For this to happen, nanoscience and engineering concepts will need to be integrated into existing undergraduate curricula. Topics such as solid state physics, chemical thermodynamics, surface forces at the atomic and molecular scale, nanofluidics, and motion and behavior of nanoscale structures—most of which receive little if any attention in the traditional undergraduate ME curriculum—will need to be integrated into core courses such as thermodynamics, heat transfer, fluids, statics and dynamics, and manufacturing.

Textbooks need to be written or revised to incorporate this type of material with the core mechanical engineering subjects. Requiring professors of mechanical engineering to take graduate-level refresher courses on these topics is not inconceivable.

Taken together, these changes will represent a new paradigm for the education of mechanical engineers, one that, if done right, will increase disciplinary depth. At the same time, at both the undergraduate and graduate levels, students should be exposed to courses that bring in concepts from multiple disciplines, and faculty and programs must find ways to reduce the barriers to interdisciplinary dialog.

What's more, there should be a strong ethical component to this new teaching paradigm. Like any other technology, nanotechnology can have many unintended consequences that are harmful to our society and to the environment. It can also be used in counterproductive ways that could pose risks to the society.

There are many questions that we engineers must openly discuss: How could nanostructures or manufacturing of nanostructures be harmful to human health? Are there any environmental effects? Could nanotechnology reveal information that infringes on privacy? If improved health diagnostics and therapeutics facilitated by nanotechnology increase lifespan, what effect would the result have on demographics and productivity? Would this technology be accessible to the whole population, or be available to only a certain segment of our society?
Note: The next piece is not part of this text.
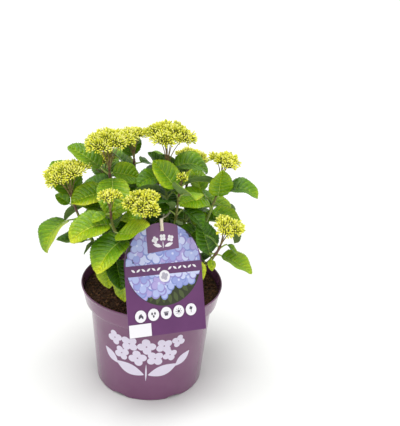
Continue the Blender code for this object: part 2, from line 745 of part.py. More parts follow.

It is incumbent upon us engineers to pay close attention to these societal and ethical issues related to nanotechnology. We also need to educate ourselves, the public, and the media about what is realistic and what is not, and in what time frame we could expect nanotechnology to affect our lives. It is our responsibility to do so.

Last year's workshop confirmed the emerging consensus within the mechanical engineering community that nanotechnology will have a profound impact on society and on industry, and that MEs can play a crucial role. Some major recommendations include:

• Sustained support from the National Science Foundation and other funding agencies to maintain long-term, fundamental research in nanoscale science and engineering;

• A focus on research in nanoscale science and engineering that addresses the grand challenges that affect society and humanity;

• Development of education programs that incorporate the essence of nanoscale science and engineering into undergraduate and graduate mechanical engineering curricula;

• Collaboration across disciplines by both NSF and university departments to expose graduate and undergraduate students to interdisciplinary research; and

• Research that seeks integration across scales to exploit nanoscale effects at the micro- and macroscales.

We live at an exciting juncture in history, one where mechanical engineers can take the lead. What we need, though, is the foresight and initiative to embrace important aspects found in heretofore separate disciplines. If we can do that, the future of this technology—indeed, the future itself—will belong to us.


Steven L. Girshick is professor and director of graduate studies in mechanical engineering at the University of Minnesota in Minneapolis, and co-chair of the Nanomanufacturing Committee of the ASME Nanotechnology Institute. Arun Majumdar is the Almy and Agnes Maynard Professor of Mechanical Engineering at the University of California, Berkeley, and a member of the scientific staff of the Materials Science Division at Lawrence Berkeley National Laboratory. He chairs the Advisory Board of the ASME Nanotechnology Institute and is a member of the Nanotechnology Technical Advisory Group to the President's Council of Advisors on Science and Technology.